* [DIRECTIONS]:
Determine how many lines contain the string "bodies". Reply with that figure and nothing else.

* [INFORMATION SUPPLIED]:

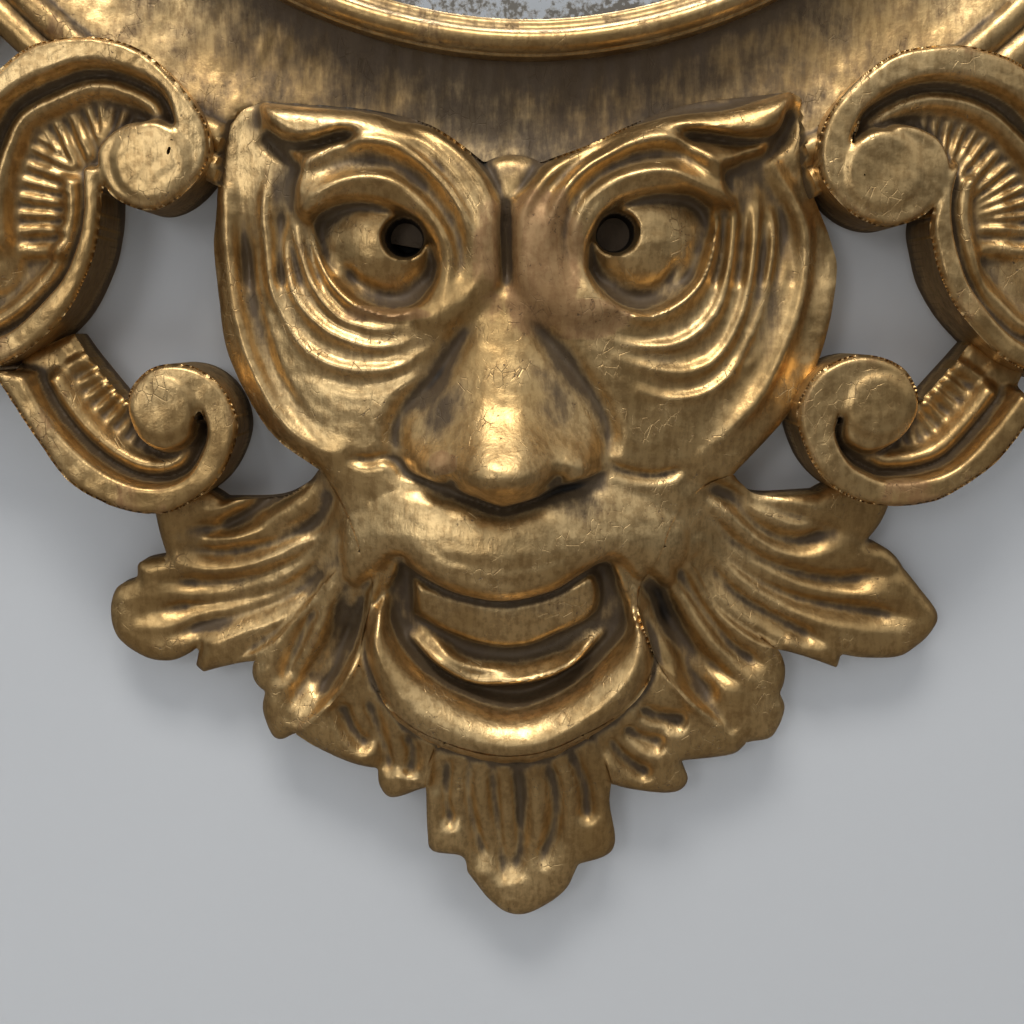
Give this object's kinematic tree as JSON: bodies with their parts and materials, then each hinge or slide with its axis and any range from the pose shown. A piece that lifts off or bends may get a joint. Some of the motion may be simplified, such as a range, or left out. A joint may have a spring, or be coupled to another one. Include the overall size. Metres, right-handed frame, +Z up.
{
  "type": "girandole mirror",
  "caption": "Round carved giltwood wall mirror with a grotesque mask and C-scrolls below, and swivelling candle arms at the sides.",
  "frame": {"origin": "centre of the round looking glass, on the flat back that lies against the wall", "axes": "+Z up, +X to the right seen from the front, the carved front faces -Y and the wall side faces +Y"},
  "size_m": [0.59, 0.1798, 0.854],
  "materials": {
    "gilt_limewood": "worn water gilding over red-brown bole on carved limewood, dark grime in the hollows",
    "rim_gilding": "burnished water gilding, worn to the bole on the inner edge",
    "looking_glass": "old tin-silvered glass, slightly foxed at the edge",
    "backboard_pine": "bare aged pine",
    "bare_limewood": "bare limewood, hidden",
    "gilt_brass": "lacquered gilt brass, dulled",
    "wrought_iron": "dark forged iron"
  },
  "bodies": {
    "frame": {"arm_bracket_left": "gilt_brass", "arm_bracket_right": "gilt_brass", "arm_hinge_pins": "gilt_brass", "backboard_left": "backboard_pine", "backboard_middle": "backboard_pine", "backboard_right": "backboard_pine", "backboard_sprigs": "wrought_iron", "beard_leaf_left": "gilt_limewood", "beard_leaf_right": "gilt_limewood", "bracket_nails": "wrought_iron", "chin_leaf": "gilt_limewood", "chin_side_leaf_left": "gilt_limewood", "chin_side_leaf_right": "gilt_limewood", "crest_leaf_left": "gilt_limewood", "crest_leaf_right": "gilt_limewood", "crest_shell": "gilt_limewood", "flank_leaf_left": "gilt_limewood", "flank_leaf_right": "gilt_limewood", "hanger_nails": "wrought_iron", "hanger_plate": "wrought_iron", "jaw_leaf_left": "gilt_limewood", "jaw_leaf_right": "gilt_limewood", "joint_splines": "bare_limewood", "lower_scroll_left": "gilt_limewood", "lower_scroll_right": "gilt_limewood", "mask_dowels": "bare_limewood", "mask_face": "gilt_limewood", "mirror_glass": "looking_glass", "rim_moulding": "rim_gilding", "ring_lower_left": "gilt_limewood", "ring_lower_right": "gilt_limewood", "ring_upper_left": "gilt_limewood", "ring_upper_right": "gilt_limewood", "upper_scroll_left": "gilt_limewood", "upper_scroll_right": "gilt_limewood"},
    "arm_left": {"candle_arm_left": "gilt_brass", "drip_pan_left": "gilt_brass", "candle_cup_left": "gilt_brass"},
    "arm_right": {"candle_arm_right": "gilt_brass", "drip_pan_right": "gilt_brass", "candle_cup_right": "gilt_brass"},
    "hanging_ring": {"hanging_ring": "wrought_iron"}
  },
  "joints": [
    {"name": "arm_left_swivel", "type": "hinge", "parent": "frame", "child": "arm_left", "pos_m": [-0.214, -0.041, -0.108], "axis": [0, 0, 1], "range_deg": [-50, 80]},
    {"name": "arm_right_swivel", "type": "hinge", "parent": "frame", "child": "arm_right", "pos_m": [0.214, -0.041, -0.108], "axis": [0, 0, 1], "range_deg": [-80, 50]},
    {"name": "hanging_ring_swing", "type": "hinge", "parent": "frame", "child": "hanging_ring", "pos_m": [0, -0.0042, 0.24], "axis": [1, 0, 0], "range_deg": [0, 180]}
  ]
}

* [EXERCISE SOLUTION]:
2